Chief John Ross and the Legacy of Art - Part II
Despite Thomas McKenney’s firing by President Jackson, he remained committed to preserving a record of Indigenous Nations. Absent any technology to reproduce the paintings he had commissioned, McKenney had to copy those that had been displayed, hiring the prominent artist Henry Inman to copy the paintings. In 1858 the paintings were moved to the Smithsonian Institution, where nearly all of them burned in a tragic 1865 fire due to a faulty stove.

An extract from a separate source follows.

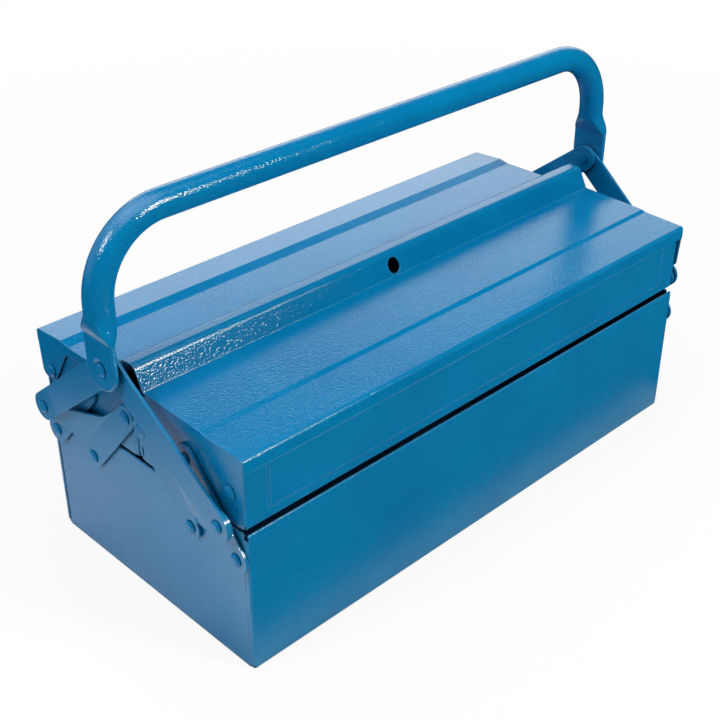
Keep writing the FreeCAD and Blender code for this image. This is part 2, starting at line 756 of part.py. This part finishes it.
def main():
    make_bottom_box()
    make_trays()
    make_lids()
    make_links()
    make_cranks()
    make_arms()
    make_rivets()
    make_arm_rivets()
    make_handle_rivets()
    make_handle()
    os.makedirs("parts", exist_ok=True)
    for name, shape in parts.items():
        box = shape.BoundBox
        print(name, len(shape.Solids), round(shape.Volume / 1000, 2), "cm3", shape.isValid(), box)
        shape.exportStep("parts/" + name + ".step")


main()
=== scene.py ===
import bpy
import math
from mathutils import Matrix, Vector


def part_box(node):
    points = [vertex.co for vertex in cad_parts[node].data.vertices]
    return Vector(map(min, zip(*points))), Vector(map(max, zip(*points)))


# Enamel, floor, light and camera of the steel tool box. All its shapes are the CAD nodes.
# Metres, +X right, +Y rear, +Z up.

# Camera, at the photograph's viewing angle
CAMERA_AZIMUTH = math.radians(-44.34)
CAMERA_ELEVATION = math.radians(31.32)
CAMERA_PLACE = Vector((-0.56506, -0.55442, 0.56973))
CAMERA_LENS = 63.17
CAMERA_SENSOR = 36.0
CAMERA_NEAR = 0.01

# Enamel, as linear colour
ENAMEL_BLUE = (0.001, 0.208, 0.455, 1)
ENAMEL_DEEP = (0.0005, 0.165, 0.395, 1)
# Pale tone laid along edges: partly thin enamel from wear, partly a painted highlight
ENAMEL_THIN_AND_HIGHLIGHT = (0.100, 0.350, 0.610, 1)
# Near-black blue laid into crevices as painted shade
ENAMEL_PAINTED_SHADE = (0.0004, 0.030, 0.075, 1)
ENAMEL_IOR = 1.6

# Sizes of what varies over the enamel
CLOUD_SIZE = 0.060
SPECK_SIZE = 0.0016
FLECK_SIZE = 0.0018
EDGE_BREAKUP_SIZE = 0.012
SWELL_SIZE = 0.025
SWELL_DEPTH = 0.0004
CREVICE_REACH = 0.0035

# Share of the pale edge tone (partly thin enamel from wear, partly a painted highlight), the least of it where
# the edge breakup is low, and the share of painted shade in a crevice
THIN_AND_HIGHLIGHT_SHARE = 0.7
THIN_AND_HIGHLIGHT_LEAST = 0.45
PAINTED_SHADE_SHARE = 0.75

# Dot product of a rounded normal and the flat one where a face ends and its edge begins
FACE_DOT = 0.999

# White backdrop, and the floor's tone: as it lights the box, and at its darkest and palest in reflections
WHITE = (1.0, 1.0, 1.0, 1)
FLOOR_TONE = (0.82, 0.82, 0.82, 1)
FLOOR_MIRRORED_DARK = (0.004, 0.004, 0.004, 1)
FLOOR_MIRRORED_PALE = (0.85, 0.85, 0.85, 1)
FLOOR_HALF = 6.0
FLOOR_DROP = 0.0002

# In reflections the floor shows a painted pool of light, which fades in from the first to the second distance
# from the box's middle, and a paler rim of painted light lies within this reach of the box
POOL_EDGE = (0.42, 0.30)
RIM_REACH = 0.032
RIM_SHARE = 0.7

# The camera sees this share of plain white on the floor, and more between these distances from the box's middle
GLOW_NEAR = 0.88
GLOW_DISTANCES = (0.35, 1.20)

# Level directions from the box towards the dark sides of the floor and of the room
DARK_FLOOR = (0.55, -0.83, 0.0)
DARK_ROOM = (0.0, -1.0, 0.0)

# Strength of the room in its dark and pale parts, and the rise of a direction from dark down to pale
ROOM_STRENGTH = (0.01, 0.42)
ROOM_RISE = (0.62, 0.48)

# The lamps aim at the middle of the shut box
LAMP_TARGET = Vector((0, 0, 0.12))


def node(tree, kind, **values):
    """A shader node with its options set by attribute and its inputs by name, a space written as _."""
    made = tree.nodes.new(kind)
    for key, value in values.items():
        if hasattr(made, key):
            setattr(made, key, value)
        else:
            made.inputs[key.replace("_", " ")].default_value = value
    return made


def cleared(owner):
    """The emptied node tree of a new material or world."""
    owner.use_nodes = True
    owner.node_tree.nodes.clear()
    return owner.node_tree


def ramp(tree, source, low, high):
    """Maps a factor from the range low to high on to 0 to 1."""
    made = node(tree, "ShaderNodeMapRange", From_Min=low, From_Max=high)
    tree.links.new(source, made.inputs["Value"])
    return made.outputs["Result"]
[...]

The portrait of Cherokee Chief John Ross that we learn from today is the result of Inman’s work. Inman’s copies aren’t the end of the portrait’s tale, though, as McKenney still worked to publish the proposed book, teaming up with attorney James Hall. They commissioned lithographic copies of the portraits for publication, explaining how the Ross portrait is attributed to both Charles King, the original portraitist, and Alfred Hoffy, who made the lithographic copy the Smithsonian treasures today.
Having determined the provenance of the portrait and traced some of the story behind it, an examination of the document John Ross is holding, titled Protest and Memorial of the Cherokee Nation and dated September 1836 creates more questions. What happened in 1836? What was this primary source document? Did contemporaries understand why it was included in the painting? Why was it important enough to be a part of this portrait representing the leader of the Cherokee Nation? How does this document connect the Indian Removal Act of 1830, granting President Jackson authority to exchange lands West of the Mississippi for the Cherokee surrender of eastern lands to the United States and the 1835 Treaty of New Echota?
The Indian Removal Act provided authorization for President Jackson to resettle the Cherokees, but the Supreme Court had already established that the Cherokee’s right to their land was totally legal and they could not be forced to leave. President Jackson, nevertheless, worked to somehow legitimize his aims and a factional split within the Cherokee Nation provided an opportunity US leaders manipulated to achieve Removal. Protest and Memorial was the written response, by a majority of Cherokees, to the 1835 Treaty of New Echota, a disputed treaty document signed by 21 Cherokee leaders under Major Ridge at a meeting with between two and three hundred Cherokees in attendance. Ridge was a chief and warrior who fought with American troops during the War of 1812 and the Creek War of 1813-14, earning the rank of Major, fighting alongside then-General Andrew Jackson and future Principal Chief John Ross. In 1835, Ridge’s faction signed the Treaty of New Echota, pledging to cede Cherokee land to the United States government in exchange for $5 million and land West of the Mississippi in what was then known as “Indian Territory,” much of modern Oklahoma.
Major Ridge, however, can’t be clearly painted a traitor to his people as nothing is black and white in this tragic story. Ridge’s motivations for legislative surrender could have been rooted in many factors, including the response to his son and nephew’s marriages to women from Cornwall, and as writer and professor Dr. Vicki Rozema puts it, “the extension of oppressive GA laws over the Cherokee Nation and his realization that GA did not acknowledge the Cherokee Nation’s right to exist even though the Supreme Court legally acknowledged their sovereignty. Major Ridge was a realist and believed it was more realistic for the Cherokees to remain together as a nation and to keep some of their language and their culture if they moved.” Ridge is said to have uttered that he signed his death warrant alongside the treaty, and indeed in 1839 embittered Cherokee assassinated Major Ridge in what would become Oklahoma.